2. Structural Analysis
Value Chain Analysis: TME has inverted the traditional music industry value chain. In Western markets, music is the product. For TME, music is the top-of-funnel acquisition tool for high-margin social products. The core value resides in the WeSing and Live platforms where user-generated content (UGC) drives transactions without the heavy royalty burden associated with professional studio recordings.
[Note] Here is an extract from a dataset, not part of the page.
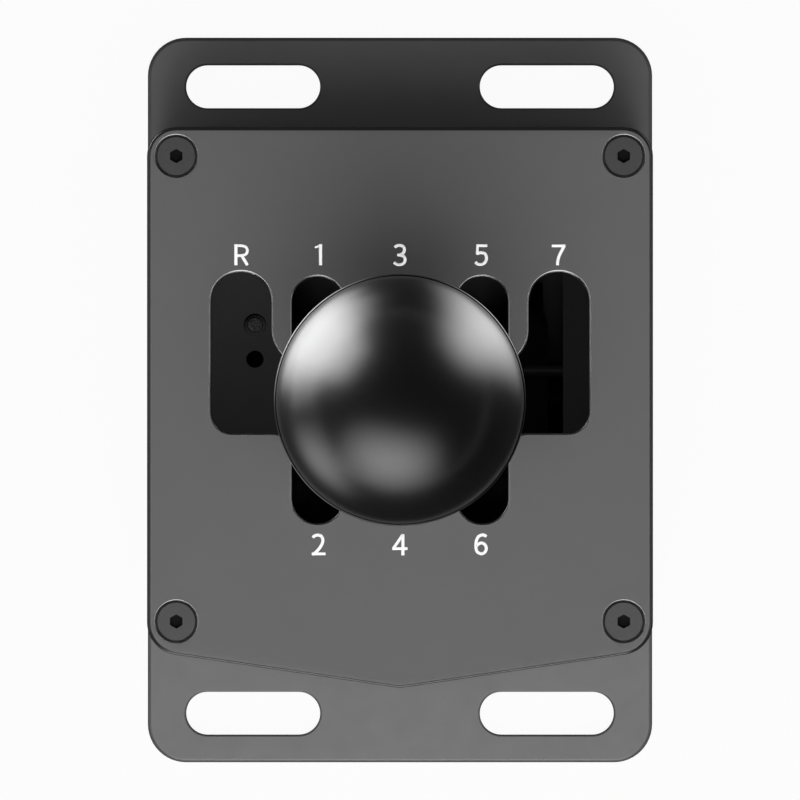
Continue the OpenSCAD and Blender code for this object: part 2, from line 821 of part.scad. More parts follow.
module detent_plunger(side) {
    color(bright_steel) translate([side * cam_x, 0, pivot_z]) {
        translate([0, nose_y, 0]) sphere(d = nose_d);
        translate([0, nose_y, 0]) rotate([-90, 0, 0])
            cylinder(h = plunger_front - nose_y + 1, d = nose_d);
        translate([0, plunger_front, 0]) rotate([-90, 0, 0]) difference() {
            cylinder(h = plunger_back - plunger_front, d = plunger_d);
            translate([0, 0, plunger_back - plunger_front - plunger_hole_l])
                cylinder(h = plunger_hole_l + 1, d = plunger_d - 2.4);
        }
    }
}

module detent_plunger_left() {
    detent_plunger(-1);
}

module detent_plunger_right() {
    detent_plunger(1);
}

// Coil springs: one unbroken wire of six sides that climbs along Z

coil_rings = 8;
wire_sides = 6;
function coil_turn(i) = 360 * i / coil_rings;
function coil_centre(i, r, length, turns) =
    [r * cos(coil_turn(i)), r * sin(coil_turn(i)), length * i / (turns * coil_rings)];
function coil_slope(r, length, turns) = atan(length / (2 * PI * r * turns));
function wire_point(i, j, r, wire, length, turns) =
    let (a = coil_turn(i), slope = coil_slope(r, length, turns), b = 360 * j / wire_sides,
        out = [cos(a), sin(a), 0],
        along = [-sin(a) * cos(slope), cos(a) * cos(slope), sin(slope)])
    coil_centre(i, r, length, turns) + wire / 2 * (cos(b) * out + sin(b) * cross(out, along));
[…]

Porter Five Forces: The bargaining power of suppliers (labels) is the primary threat. While TME is the dominant distributor, the Big 3 labels hold the essential IP. This creates a bilateral monopoly. Rivalry is currently low due to TME dominance, but the threat of substitutes is high as short-video platforms like Douyin (TikTok) compete for user attention and music discovery.
3. Strategic Options
- Option 1: Vertical Integration into Content Creation. Establish in-house labels and talent incubators.
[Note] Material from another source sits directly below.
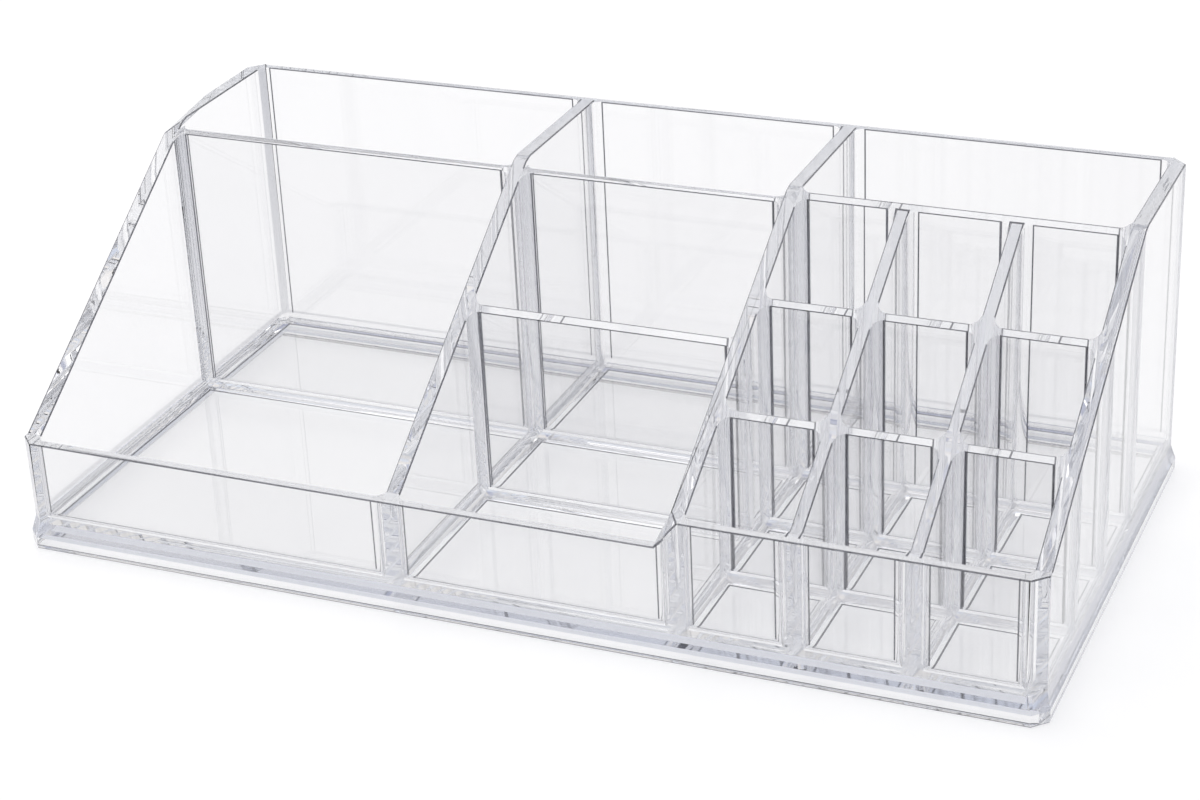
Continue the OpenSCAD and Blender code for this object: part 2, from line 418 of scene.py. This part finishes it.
def merged_copy(mesh: bpy.types.Mesh, reach: float) -> bmesh.types.BMesh:
    """Makes an editable copy of a mesh.

    Args:
        mesh: the mesh.
        reach: points closer than this become one.

    Returns:
        The copy.
    """
    work = bmesh.new()
    work.from_mesh(mesh)
    bmesh.ops.remove_doubles(work, verts=work.verts, dist=reach)
    return work


def open_edges(work: bmesh.types.BMesh) -> int:
    """Counts the edges where a mesh isn't closed."""
    return sum(1 for edge in work.edges if not edge.is_manifold)


def everything(work: bmesh.types.BMesh) -> list:
    """Returns all points, edges and faces of a mesh."""
    return [*work.verts, *work.edges, *work.faces]


def place_key(co: Vector) -> tuple[int, int, int]:
    """Rounds a place to a hundredth of a micrometre, to match points of two meshes."""
    return tuple(round(value * PLACE_GRAINS_PER_M) for value in co)


@dataclass(frozen=True)
class WallEnd:
    """An end of a wall that meets another wall: side is -1 at the low end, 1 at the high one."""

    axis: Axis
    side: int
    at: float


@dataclass
class Moulding:
    """The clear body: it is welded from the parts, its rims are rounded, and it is parted.

    Attributes:
        joints: where the members meet.
        rim_radius: radius of the rounded edges.
        rim_steps: facets of a rounded edge.
        rim_profile: roundness of an edge, where a half is an arc of a circle.
        rim_angle: edges bent by more degrees than this are rounded.
        rim_start: height over the tray where rounding starts.
        rim_least: edges shorter than this stay crisp.
        root_depth: how far a wall's end roots in the wall that it meets.
        merge_reach: points closer than this are one point.
        joint_reach: a point closer than this to a joint plane lies on it.
        flat_angle: faces bent by fewer degrees than this are one flat face.
        inward: step from a face into the plastic behind it.
        band_least: least width of the foot's band.
        under: the parts under the walls.
        smooth_angle: edges bent by fewer degrees than this are shaded smoothly.
        normal_weight: how far large faces rule the shading of rounded edges.
        arc_angle: least and most degrees between a flat face and an arc's first facet.
        arc_width: facets of an arc are narrower than this.
        arc_least: arcs shorter than this get no painted shade line.
        line_width: width of the strip of painted shade where an arc runs out.
        bevel_lean: least and most upward lean of the bevel's faces that get painted shade.
        bevel_from: half the width and depth outside which the tray's bevel, with its painted
            shade, lies.
    """

    joints: JointPlan
    rim_radius: float = 0.35 * MM
    rim_steps: int = 2
    rim_profile: float = 0.5
    rim_angle: float = 35.0
    rim_start: float = 1.0 * MM
    rim_least: float = 2.0 * MM
    root_depth: float = 0.5 * MM
    merge_reach: float = 0.001 * MM
    joint_reach: float = 0.002 * MM
    flat_angle: float = 0.3
    inward: float = 0.0005 * MM
    band_least: float = 1.5 * MM
    under: tuple[str, ...] = ("foot_frame", "base_tray")
    smooth_angle: float = 40.0
    normal_weight: int = 100
    arc_angle: tuple[float, float] = (1.0, 25.0)
    arc_width: float = 1.0 * MM
    arc_least: float = 5.0 * MM
    line_width: float = 0.75 * MM
    bevel_lean: tuple[float, float] = (0.1, 0.95)
    bevel_from: tuple[float, float] = (147.0 * MM, 72.5 * MM)

    def weld(self) -> bmesh.types.BMesh:
        """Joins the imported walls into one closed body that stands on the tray.

        Returns:
            The body, with flat faces kept whole.
        """
        helpers = []
        for name in self.walls():
            mesh = bpy.data.meshes.new("weld_" + name)
            work = merged_copy(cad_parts[name].data, self.merge_reach)
            self.flatten(work)
            self.snap(work)
            ends = self.ends(name, work)
            self.round_rims(work, self.joints.tray_top + self.rim_start, math.inf, ends)
            self.root_ends(work, ends)
            work.to_mesh(mesh)
            work.free()
            for _ in Slot:
                mesh.materials.append(BondedJoint().material())
            helper = bpy.data.objects.new("weld_" + name, mesh)
            bpy.context.scene.collection.objects.link(helper)
            helpers.append(helper)
        body = helpers[0]
        for helper in helpers[1:]:
            join = body.modifiers.new(helper.name, "BOOLEAN")
            join.operation = "UNION"
            join.solver = "MANIFOLD"
            join.object = helper
        graph = bpy.context.evaluated_depsgraph_get()
        mesh = bpy.data.meshes.new_from_object(body.evaluated_get(graph))
        work = merged_copy(mesh, self.merge_reach)
        for helper in helpers:
            data = helper.data
            bpy.data.objects.remove(helper)
            bpy.data.meshes.remove(data)
        bpy.data.meshes.remove(mesh)
        self.flatten(work)
        self.mark_joint(work, self.joints.tray_top, -1)
        LOG.info("welded walls: %d faces, %d open edges", len(work.faces), open_edges(work))
        return work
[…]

Rationale: Reduce reliance on external licensing and capture full margin on IP.
Trade-off: High capital expenditure and risk of alienating existing label partners.
- Option 2: Global Expansion of Social Entertainment. Export the WeSing and virtual gifting model to Southeast Asia and emerging markets.
Rationale: Diversify revenue away from the Chinese regulatory environment.
Trade-off: Significant localization requirements and competition from established local social apps.
- Option 3: Pivot to a Utility-Subcription Model. Aggressively convert free users to paid subscribers to match Spotify-style revenue mixes.
Rationale: Creates more predictable, recurring cash flows.
Trade-off: Lower margins compared to social entertainment and potential user backlash in a market historically accustomed to free content.
4. Preliminary Recommendation
TME should pursue Option 1. The current reliance on the Big 3 labels for 75 percent of streamed content creates a structural ceiling on profitability. By using WeSing data to identify and sign emerging artists directly, TME can build an owned-IP library that bypasses traditional royalty structures. This shifts the business from a distributor to an owner of the cultural zeitgeist.
Implementation Roadmap
1. Critical Path
- Month 1-3: Data Mining and Talent Identification. Analyze WeSing performance metrics to identify the top 0.1 percent of creators with high engagement and gifting conversion rates.
- Month 4-6: Infrastructure Development. Launch TME Original Studio. Build professional production facilities and hire A&R (Artists and Repertoire) teams from traditional labels.
- Month 7-12: Content Launch and Promotion. Release the first wave of TME-exclusive artists. Use the WeChat and QQ ecosystem to guarantee 100 million impressions for lead singles.
2. Key Constraints
- Regulatory Scrutiny: Chinese authorities are increasingly sensitive to monopolistic behavior. TME must ensure its original content does not lead to the exclusion of third-party platforms.
- Talent Management: Managing individual creators at scale requires a different operational muscle than managing digital distribution rights.
3. Risk-Adjusted Implementation Strategy
To mitigate the risk of label retaliation, TME should frame its original content initiative as a developmental tier for indie artists rather than a direct competitor for global superstars. This allows for a gradual shift in the content mix. If label costs increase by more than 20 percent year-over-year, the speed of original content production must double to maintain operating margins.
Executive Review and BLUF
1. BLUF
Tencent Music Entertainment is a social media company disguised as a music streamer. The 70 percent revenue contribution from social entertainment proves that music is a loss-leader for a high-margin virtual economy. TME must now pivot to owning the IP it distributes. The current model is vulnerable to label price hikes and regulatory shifts regarding exclusive rights. Success requires immediate investment in an original content engine to decouple profit from third-party licensing costs. This is not a choice but a necessity for long-term margin protection.
2. Dangerous Assumption
The most consequential unchallenged premise is that the social entertainment gifting model is permanent. If user behavior shifts toward short-form video apps for social interaction, TME loses its primary monetization engine while remaining saddled with fixed music licensing costs.
3. Unaddressed Risks
- Regulatory Risk: High Probability. Consequence: Forced divestiture of CMC or the end of sub-licensing revenue, which currently provides TME with significant market control.
- Platform Disintermediation: Medium Probability. Consequence: Artists using Douyin or Kuaishou to reach fans directly, bypassing TME distribution entirely.
4. Unconsidered Alternative
The analysis overlooks the potential for TME to become a B2B infrastructure provider. Instead of fighting for consumers, TME could provide the backend licensing and streaming technology for the thousands of smaller apps and games within the Tencent ecosystem, effectively becoming the music utility for the Chinese internet.
5. MECE Verdict
APPROVED FOR LEADERSHIP REVIEW. The analysis covers the financial, operational, and strategic dimensions without overlap and addresses the core tension between social entertainment and music distribution.